Support Grows For U.S. Challenge To South China Sea Claim Despite Growing Tensions


Support Grows For U.S. Challenge To South China Sea Claim Despite Growing Tensions

The USS Lassen, a United States guided-missile destroyer, navigated through the South China Sea in an area known worldwide as international waters, but claimed as Chinese waters by the country’s communist government.

China responded to the sail-by by denouncing the action. However, China’s regional rivals outwardly supported the action taken by the United States.

The Philippines regarded the sail-by as an action that could restore the region’s “balance of power” and to check China’s self-proclaimed rights to the area. President Benigno Aquino III said the move was “meant precisely to say that there are norms as to what freedom of navigation entails.” He hoped the sail-by would correct China’s improper infringement of international waters.

In addition to Malaysia, Taiwan, Brunei and Vietnam, the Philippines has claims to the South China Sea. The area is one of the world’s busiest routes.

Australia also expressed support for the United States’ action. Australian Defense Minister Maris Payne announced that, “Australia continues to cooperate closely with the United States and other regional partners on maritime security.”

Almost 60% of Australia's exports travel through the South China Sea.
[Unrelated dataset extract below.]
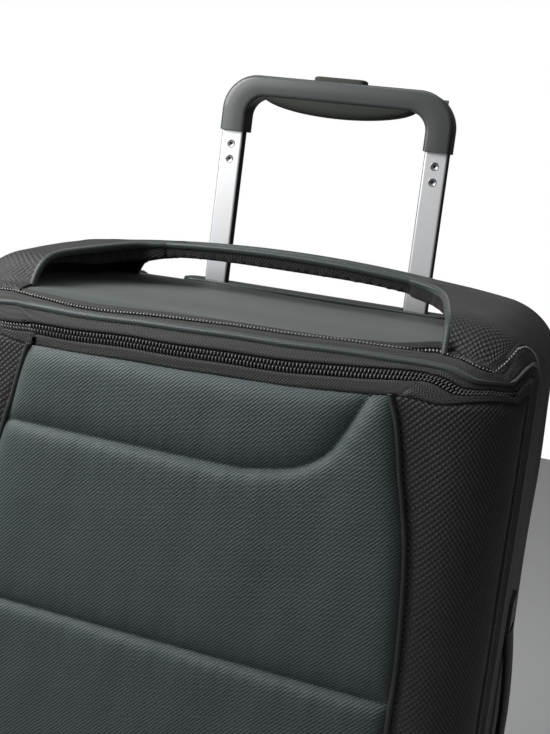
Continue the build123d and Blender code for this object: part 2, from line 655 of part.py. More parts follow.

One day after the sail-by by the American ship, the Chinese government announced that it had issued a warning to the United States government before the ship “illegally” sailed into the area. A Chinese ship followed the American ship as it traveled.

A statement released by the Chinese Foreign Ministry said that, “China will resolutely respond to any country’s deliberate provocations.”

The area where the USS Lassen sailed is within 12 nautical miles of a part of the Spratley archipelago. China claims this is Chinese waters because the country is building artificial islands in the area. China alleges that these islands will be capable of housing military facilities.

A United States defense official referred to the passage the “first foray in freedom-of-navigation exercises challenging China’s territorial claims.”

The United States government has challenged China’s attempts for control of the area calling it an “excessive claim” of Chinese sovereignty. Secretary of Defense Ashton Carter recently stated that the United States “will fly, sail and operate wherever international law allows…and the South China Sea is not and will not be an exception.”